=== WHAT IS EXPECTED ===
Reproduce this listing in full.

=== DATA SECTION ===

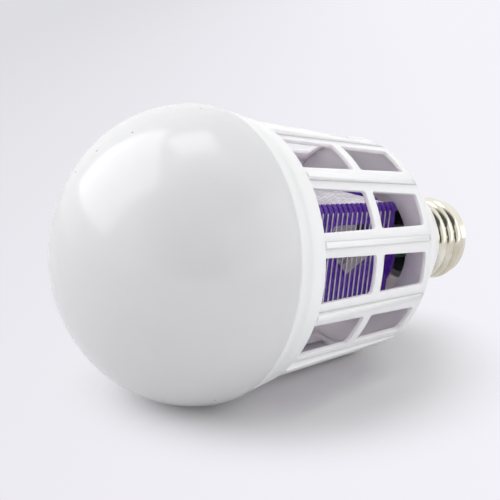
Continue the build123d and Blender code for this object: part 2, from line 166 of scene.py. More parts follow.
# the two limits, in metres, part the housing's inner faces from its outer ones: distance from the axis, plus
# the wall's taper times the distance along the axis from the contact's face, is smaller inside
whiteLook = {
    "pale": (0.90, 0.89, 0.905), "warm": (0.88, 0.865, 0.88), "grainScale": 700, "grainHeight": 0.000003,
    # inside: painted light, the mauve lift of purple bounce light on the shaded inner faces
    "inside": (0.96, 0.885, 0.91), "cageTaper": 0.0828, "cageLimit": 0.02792, "coneTaper": 0.7074,
    "coneLimit": -0.00168,
}


def insideHousing(tree, look):
    # 1 on the faces that look in at the wires, where the purple bounce light is painted: nearer to the axis
    # than the middle of the tapered walls
    coordinates = tree.nodes.new("ShaderNodeTexCoord")
    offset, along, reach = (tree.nodes.new("ShaderNodeVectorMath") for _ in range(3))
    offset.operation, along.operation, reach.operation = "SUBTRACT", "DOT_PRODUCT", "LENGTH"
    offset.inputs[1].default_value = capPlace
    along.inputs[1].default_value = capAxis
    tree.links.new(coordinates.outputs["Object"], offset.inputs[0])
    tree.links.new(offset.outputs["Vector"], along.inputs[0])
    tree.links.new(offset.outputs["Vector"], reach.inputs[0])
    square = [
        mathNode(tree, "MULTIPLY", node.outputs["Value"], node.outputs["Value"]) for node in (reach, along)]
    radius = mathNode(tree, "SQRT", mathNode(tree, "SUBTRACT", *square), 0.0)
    sides = []
    for taper, limit in (("cageTaper", "cageLimit"), ("coneTaper", "coneLimit")):
        lean = mathNode(tree, "MULTIPLY", along.outputs["Value"], look[taper])
        sides.append(mathNode(tree, "LESS_THAN", mathNode(tree, "ADD", radius, lean), look[limit]))
    return mathNode(tree, "MULTIPLY", *sides)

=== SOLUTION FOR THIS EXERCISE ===
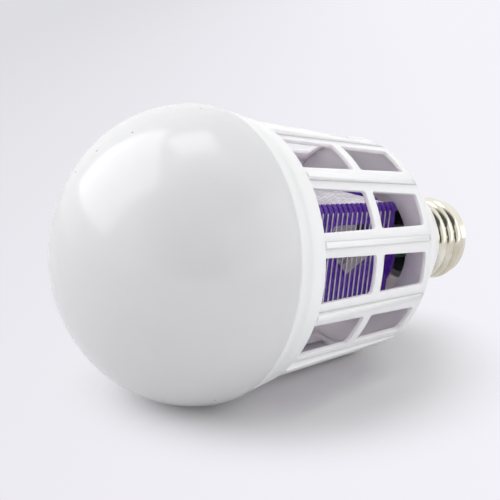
Continue the build123d and Blender code for this object: part 2, from line 166 of scene.py. More parts follow.
# the two limits, in metres, part the housing's inner faces from its outer ones: distance from the axis, plus
# the wall's taper times the distance along the axis from the contact's face, is smaller inside
whiteLook = {
    "pale": (0.90, 0.89, 0.905), "warm": (0.88, 0.865, 0.88), "grainScale": 700, "grainHeight": 0.000003,
    # inside: painted light, the mauve lift of purple bounce light on the shaded inner faces
    "inside": (0.96, 0.885, 0.91), "cageTaper": 0.0828, "cageLimit": 0.02792, "coneTaper": 0.7074,
    "coneLimit": -0.00168,
}


def insideHousing(tree, look):
    # 1 on the faces that look in at the wires, where the purple bounce light is painted: nearer to the axis
    # than the middle of the tapered walls
    coordinates = tree.nodes.new("ShaderNodeTexCoord")
    offset, along, reach = (tree.nodes.new("ShaderNodeVectorMath") for _ in range(3))
    offset.operation, along.operation, reach.operation = "SUBTRACT", "DOT_PRODUCT", "LENGTH"
    offset.inputs[1].default_value = capPlace
    along.inputs[1].default_value = capAxis
    tree.links.new(coordinates.outputs["Object"], offset.inputs[0])
    tree.links.new(offset.outputs["Vector"], along.inputs[0])
    tree.links.new(offset.outputs["Vector"], reach.inputs[0])
    square = [
        mathNode(tree, "MULTIPLY", node.outputs["Value"], node.outputs["Value"]) for node in (reach, along)]
    radius = mathNode(tree, "SQRT", mathNode(tree, "SUBTRACT", *square), 0.0)
    sides = []
    for taper, limit in (("cageTaper", "cageLimit"), ("coneTaper", "coneLimit")):
        lean = mathNode(tree, "MULTIPLY", along.outputs["Value"], look[taper])
        sides.append(mathNode(tree, "LESS_THAN", mathNode(tree, "ADD", radius, lean), look[limit]))
    return mathNode(tree, "MULTIPLY", *sides)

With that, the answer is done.